Krešimir Josić

Bionote:

Krešimir Josić is currently John and Rebecca Moores Professor of Mathematics in the University of Houston. He is an applied mathematician who works closely with experimental biologists to understand how the structure of neural and genetic circuits is related to their function. His background is in the theoretical and computational analysis of stochastic biological systems. He uses mathematical and computational modeling to provide a mechanistic understanding of the dynamical patterns in biological systems observed in vivo and in vitro. Prof. Josić is the recipient of several awards, including a Simons Foundation Fellowship, and the Bellman Prize. He is on the editorial boards of the journals SIAM Dynamical Systems, SIAM Review, and Mathematical Biosciences.  He was the chair of the SIAM Activity Group on the Life Sciences from 2021 until 2023.

The Spatio-Temporal Dynamics of Synthetic Microbial Consortia

Abstract

Modeling is essential in the design of genetic circuits with desired properties. I will review several examples where mathematical models have been central to the development and understanding of the dynamic of synthetic organisms. I will start with a discussion of synthetic bacterial consortia that exhibit emergent oscillatory behavior - when co-cultured, the interaction between two bacterial strains results in population-level transcriptional oscillations. The spatio-temporal dynamics of such consortia, including synchrony between distant parts of the population, depend sensitively on the architecture of the underlying genetic circuits. I will then describe how oscillations, and other spatiotemporal patterns can arise in consortia of cells that individually exhibit bistable dynamics. I will show how simplified mathematical models can help us understand how order emerges in these systems, how robust oscillations and other patterns can arise, and how they are maintained. 
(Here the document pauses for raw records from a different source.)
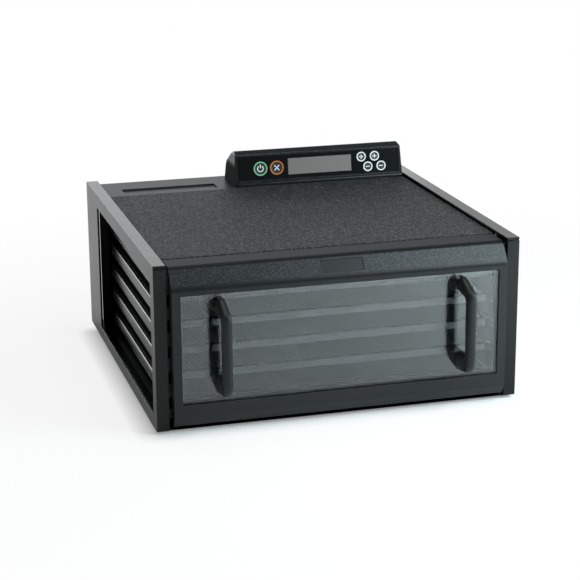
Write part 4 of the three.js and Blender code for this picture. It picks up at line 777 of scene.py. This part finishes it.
class DEHYDRATOR_OT_trays(bpy.types.Operator):
    """Finish the trays and lay a net of crossed strands in each"""

    bl_idname = "dehydrator.trays"
    bl_label = "Trays and screens"

    def execute(self, context):
        sizes, finishes = context.scene.dehydrator_screen, context.scene.dehydrator_finishes
        plastic = moulded("Tray polystyrene", finishes.tray_grey, 0.07, relief=0.000001, edge=0.0006,
                          drift=0.07, spec=0.8)
        net = soft_net("Screen polypropylene", finishes.screen_grey)
        for k, (low, high) in enumerate(TRAYS, 1):
            dress(plastic, f"tray_{k}")
            base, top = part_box(f"tray_screen_{k}")
            front, rear = low.y + sizes.margin, high.y - sizes.margin
            left, right = low.x + sizes.margin, high.x - sizes.margin
            radii = (sizes.front_radius, sizes.rear_radius)
            rows = np.arange(front + sizes.pitch / 2, rear, sizes.pitch)
            starts, ends = strand_rows(rows, left, right, front, rear, *radii)
            upper = strands(rows, starts, ends, top.z - sizes.across / 2, sizes.across, True)
            columns = np.arange(left + sizes.pitch / 2, right, sizes.pitch)
            inset = np.maximum(0, sizes.rear_radius - np.minimum(columns - left, right - columns))
            drawn = sizes.rear_radius - np.sqrt(np.maximum(sizes.rear_radius**2 - inset**2, 0))
            lower = strands(columns, np.full(len(columns), front), rear - drawn,
                            base.z + sizes.along / 2 - SEAT, sizes.along, False)
            piece(f"screen_net_{k}", [upper, lower], [net], f"tray_{k}_set",
                  [f"tray_screen_{k}"])
        return {"FINISHED"}


class DEHYDRATOR_OT_air_path(bpy.types.Operator):
    """Finish the air baffle, fan, heater and rear cover"""

    bl_idname = "dehydrator.air_path"
    bl_label = "Fan, heater and rear"

    def execute(self, context):
        black = context.scene.dehydrator_finishes.case_black
        dress(moulded("Baffle ABS", black, 0.45), "air_baffle")
        dress(moulded("Cover ABS", black, 0.42, grain=0.0008, relief=0.00003), "rear_cover")
        dress(moulded("Inlet nylon", linear("1c1d1f"), 0.35), "power_inlet")
        dress(metal("Zinc-plated steel", linear("b4b6b8"), 0.34, 0.002), "fan_panel", "thermal_cutout",
              "temperature_probe", *[f"handle_screw_{i}" for i in range(1, 5)],
              "hinge_pin_left", "hinge_pin_right")
        dress(metal("Pressed motor steel", linear("8f9193"), 0.3, 0.0012, (1, 12, 1)),
              "fan_motor", "fan_shaft")
        dress(metal("Mill-finish aluminium", linear("b9bcc0"), 0.38, 0.001, (1, 1, 9)), "fan_blade")
        dress(metal("Oxidised heater wire", linear("6b6763"), 0.55, 0.0008), "heater_coil")
        dress(mica_sheet("Pressed mica"), "heater_frame")
        return {"FINISHED"}


class DEHYDRATOR_OT_door(bpy.types.Operator):
    """Finish the door: moulded frame with a grained header, bare name plate, clear pane and seal"""

    bl_idname = "dehydrator.door"
    bl_label = "Door"

    def execute(self, context):
        sizes, tint = context.scene.dehydrator_door, context.scene.dehydrator_finishes.door_grey
        plate = (sizes.plate_half, DOOR_TOP - sizes.plate_low, DOOR_TOP - sizes.plate_high)
        dress(door_moulding("Door ABS", tint, DOOR_TOP - SLOPE_FOOT, DOOR_TOP - SLOPE_TOP,
                            FRAME_FRONT + SLOPE_REAR, plate), "door_frame")
        dress(clear_polycarbonate("Clear polycarbonate"), "door_window")
        dress(silicone("Seal silicone", linear("6d7175")), "door_gasket")
        return {"FINISHED"}


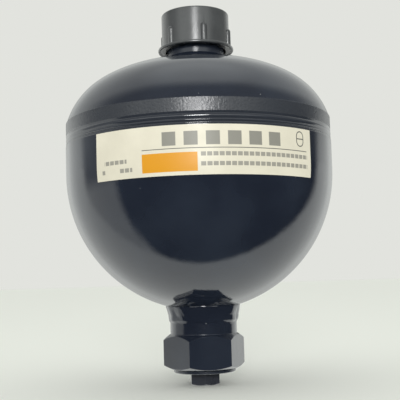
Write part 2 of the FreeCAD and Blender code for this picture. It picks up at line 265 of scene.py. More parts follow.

Bayesian Inference of Biochemical Reaction Rates 

Abstract

Parameter inference using experimental observations of biochemical reaction processes is a key problem in systems biology.  However, biochemical data are intrinsically stochastic, and observations are noisy. I will describe different Bayesian approaches that can be used to infer rate parameters in such situations. While conceptually straightforward, the main difficulty in implementing such methods is the need for the numerical computation of high-dimensional integrals to find the estimates of interest. I will describe how Markov Chain Monte Carlo (MCMC) methods can be used to achieve this.  I will also briefly describe approximate Bayesian methods, and Hamiltonian Monte Carlo techniques. Experimental data is frequently obtained using discrete-time sampling systems. This means that we can at best observe the state of the system at discrete intervals, and the exact timing of reactions is unknown.  This provides a challenge to a direct implementation of classical methods.  I will discuss algorithms that can be applied in such situations.

I will provide Python code to both generate synthetic time series of some simple biochemical reaction processes, as well as implement the different inference techniques described in the lecture.